Cultura não é mesmo prioridade no Brasil, bastando para a comprovação dessa assertiva a realização de levantamento sobre a qualificação dos que ocupam cargos inerentes à administração cultural, que é vista pela indústria do entretenimento como um estorvo às horas de lazer, enquanto o poder público a usa para premiar correligionários que não são do ramo – muitos nunca leram um livro sequer na vida.
A tese espargida danosa e insistentemente é que a reflexão entristece e leva ao desconforto. As escolas estão recebendo alunos que não querem ler, não querem fazer lições de casa, não querem estudar. Enfim, não querem aprender, levando o cada vez mais desprestigiado professor a exercer o papel de profissional responsável por uma espécie de simples creche, onde atua como babá de crianças, adolescentes e jovens, à medida que as famílias transferem para a entidade escolar o dever inalienável de os pais educarem seus filhos.
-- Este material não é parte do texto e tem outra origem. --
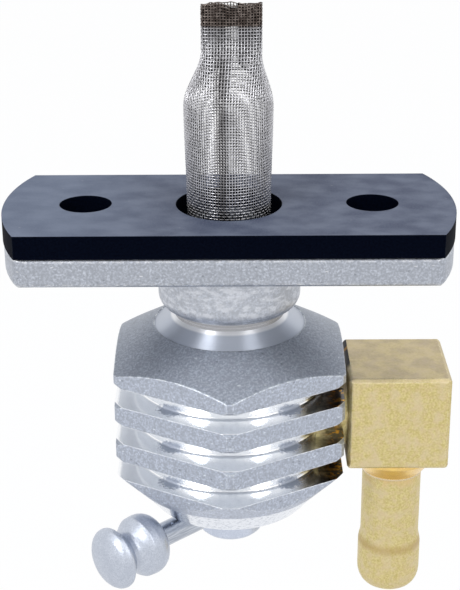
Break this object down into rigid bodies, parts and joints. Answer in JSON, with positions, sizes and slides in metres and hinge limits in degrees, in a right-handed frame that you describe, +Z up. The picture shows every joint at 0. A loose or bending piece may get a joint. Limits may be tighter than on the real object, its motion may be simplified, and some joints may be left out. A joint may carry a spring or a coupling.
{
  "type": "fuel tap",
  "caption": "Flanged fuel tap with a woven filter sock, a finned hexagon body, a quarter-turn lever with a turned knob, and a brass elbow with a barbed hose tail.",
  "frame": {"origin": "centre of the gasket's top face, on the common axis of the filter and the valve, midway between the two bolt holes", "axes": "+Z up along the axis into the tank, +X along the flange towards the elbow and hose tail, -Y to the front corner of the hexagon"},
  "size_m": [0.0535, 0.0319, 0.0761],
  "materials": {
    "filter_mesh": "woven stainless wire cloth",
    "gasket_rubber": "matt moulded rubber with dust",
    "flange_metal": "machined and polished edges",
    "seal_fibre": "pressed fibre",
    "body_metal": "tumbled, with turned grooves",
    "spool_metal": "fine turned",
    "ring_rubber": "smooth rubber",
    "seat_plastic": "machined plastic",
    "spring_steel": "blackened spring steel",
    "lever_steel": "polished drawn rod",
    "knob_metal": "satin turned",
    "elbow_brass": "tumbled brass",
    "tail_brass": "tumbled brass with a turned collar"
  },
  "bodies": {
    "tap": {"filter_screen": "filter_mesh", "flange_gasket": "gasket_rubber", "flange_plate": "flange_metal", "neck_seal": "seal_fibre", "valve_body": "body_metal", "port_seat": "seat_plastic", "stop_pin": "lever_steel", "thrust_washer": "seat_plastic", "retaining_ring": "spring_steel", "elbow_block": "elbow_brass", "hose_tail": "tail_brass"},
    "lever": {"valve_spool": "spool_metal", "spool_ring_upper": "ring_rubber", "spool_ring_lower": "ring_rubber", "lever_rod": "lever_steel", "lever_knob": "knob_metal"}
  },
  "joints": [
    {"name": "lever_turn", "type": "hinge", "parent": "tap", "child": "lever", "pos_m": [0, 0, -0.0407], "axis": [0, 0, 1], "range_deg": [-43, 47]}
  ]
}
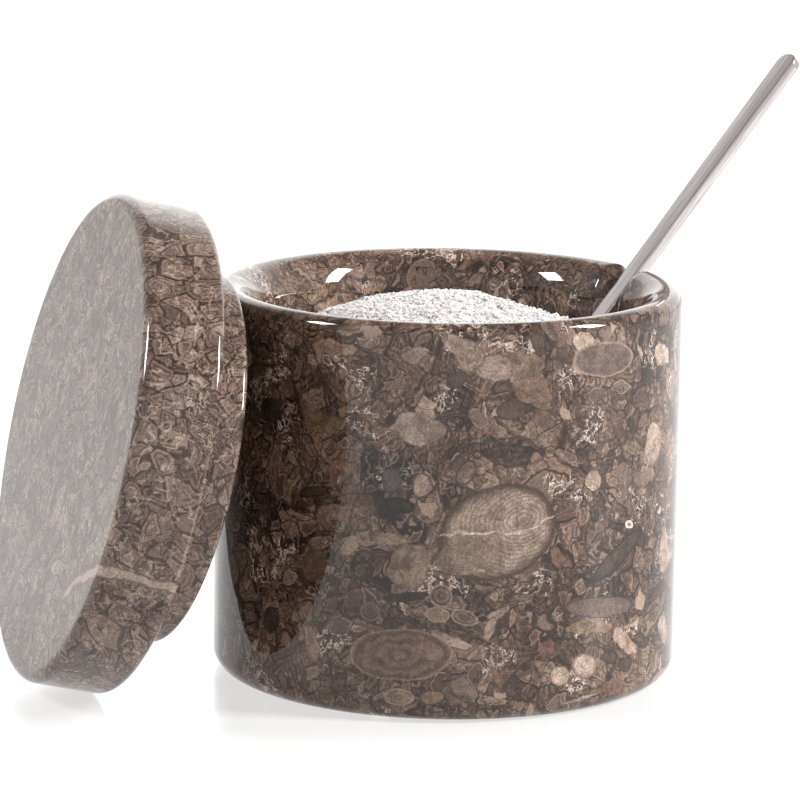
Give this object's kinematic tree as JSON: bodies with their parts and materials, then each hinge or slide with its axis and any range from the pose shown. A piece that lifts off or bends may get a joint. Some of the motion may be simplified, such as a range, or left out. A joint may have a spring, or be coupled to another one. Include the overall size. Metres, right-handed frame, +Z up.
{
  "type": "salt cellar",
  "caption": "Turned stone salt pot with a spoon slot in its rim, a plugged stone lid leaning on it, a heap of salt and a small steel spoon.",
  "frame": {"origin": "centre of the pot's flat base, on the surface that the pot and the lid stand on", "axes": "+Z up along the pot's axis, +X to the right and +Y away from the front view; the lid leans on the -X side, the spoon points to +X and +Y"},
  "size_m": [0.1761, 0.1238, 0.1293],
  "materials": {
    "pot_stone": "polished",
    "lid_stone": "polished",
    "spoon_steel": "polished",
    "salt": "matte"
  },
  "bodies": {
    "pot": {"pot": "pot_stone", "salt": "salt"},
    "lid": {"lid": "lid_stone"},
    "spoon": {"spoon": "spoon_steel"}
  },
  "joints": [
    {"name": "lid_lift", "type": "slide", "parent": "pot", "child": "lid", "axis": [0, 0, 1], "range_m": [0, 0.12]},
    {"name": "spoon_lift", "type": "slide", "parent": "pot", "child": "spoon", "axis": [0, 0, 1], "range_m": [0, 0.09]}
  ]
}
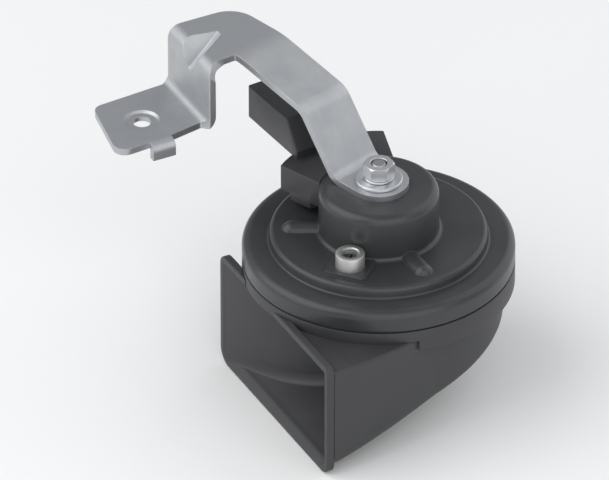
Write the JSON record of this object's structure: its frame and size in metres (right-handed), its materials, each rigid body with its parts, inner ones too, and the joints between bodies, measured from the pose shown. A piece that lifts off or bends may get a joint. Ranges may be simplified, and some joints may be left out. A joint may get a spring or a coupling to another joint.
{
  "type": "vehicle horn",
  "caption": "Disc-type electric car horn with a snail trumpet, an adjusting boss, a side connector and a cranked mounting bracket.",
  "frame": {"origin": "centre of the bracket foot's bolt hole on the foot's underside", "axes": "+Z along the foot's bolt and the horn's own axis, from the trumpet towards the bracket; the trumpet's mouth opens towards -Y; +X from the bracket towards the horn"},
  "size_m": [0.1373, 0.1274, 0.1111],
  "materials": {
    "zinc_plate": "bright zinc plate, satin",
    "case_paint": "black dip-coated steel, semi-gloss",
    "core_steel": "machined steel",
    "bobbin_plastic": "natural nylon",
    "winding": "enamelled copper wire",
    "spring_steel": "rolled spring steel",
    "gasket": "pressed fibre and rubber",
    "insulator": "phenolic sheet",
    "contact_brass": "phosphor bronze leaf",
    "connector_plastic": "moulded nylon, fine grain",
    "terminal_tin": "tinned brass",
    "resistor_body": "ceramic body",
    "trumpet_plastic": "moulded glass-filled plastic, fine grain"
  },
  "bodies": {
    "horn": {"mounting_bracket": "zinc_plate", "plain_washer": "zinc_plate", "spring_washer": "zinc_plate", "bracket_nut": "zinc_plate", "horn_case": "case_paint", "pole_core": "core_steel", "coil_bobbin": "bobbin_plastic", "coil_winding": "winding", "upper_gasket": "gasket", "lower_gasket": "gasket", "contact_insulators": "insulator", "fixed_contact_arm": "contact_brass", "moving_contact_arm": "contact_brass", "contact_rivets": "zinc_plate", "adjusting_collar": "zinc_plate", "adjusting_screw": "zinc_plate", "connector_housing": "connector_plastic", "terminal_pins": "terminal_tin", "connector_rivets": "zinc_plate", "resistor": "resistor_body", "chamber_plate": "trumpet_plastic", "snail_trumpet": "trumpet_plastic"},
    "armature_set": {"armature": "core_steel", "armature_washer": "zinc_plate", "armature_nut": "zinc_plate", "diaphragm": "spring_steel"}
  },
  "joints": [
    {"name": "armature_stroke", "type": "slide", "parent": "horn", "child": "armature_set", "axis": [0, 0, 1], "range_m": [0, 0.0005], "stiffness_N_per_m": 3000, "deforming": ["diaphragm"]}
  ]
}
Explicitamente, as escolas são hoje um simulacro de casa de diversão. Os alunos reivindicam de maneira desabrida uma escola divertida, que não os incomode com aulas de matemática, português, ciência etc. E ai do professor que entediar ou incomodar um aluno com a chatice imposta pela reflexão necessária à absorção de conhecimento: há sempre pais dispostos a defender o deslize comportamental de seus filhos. Afinal, vivemos numa sociedade que prima pela impunidade, onde (para a sorte dos bandidos) é proibido proibir.
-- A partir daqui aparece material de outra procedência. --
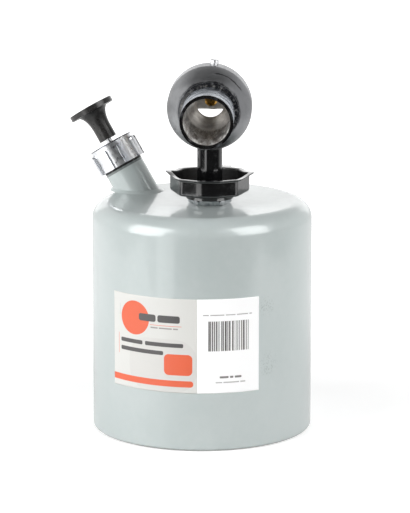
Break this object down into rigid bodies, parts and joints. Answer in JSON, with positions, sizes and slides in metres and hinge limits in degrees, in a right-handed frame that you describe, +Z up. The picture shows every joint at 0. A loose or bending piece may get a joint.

Vislumbro com angústia a exigência de que todos devem buscar a fama e o estrondoso sucesso obtido pelas raras celebridades. Não entendo tal sonho de grandeza, uma vez que sabemos que a gritante verdade é que a sociedade mundial precisa tão-somente de cidadãos bem-sucedidos naquilo em que trabalham imbuídos de plena consciência social e capacidade reflexiva suficiente para não cair no engodo nem atender a apelos ou chamamentos que os conduzam ao baixo poder de análise (e raciocínio) diante da exaltação à anticultura. Um fenômeno no qual, em nome do absoluto entretenimento, se aplaudem festas desprovidas de alegria natural e embaladas ao som alucinante do fácil acesso às drogas. Chego muitas vezes a ouvir noite adentro o clamor silencioso do meio cultural por um recall isento, a fim de detectar-lhe os descaminhos que o levaram ao caminhar coxo da produção literária e intelectual.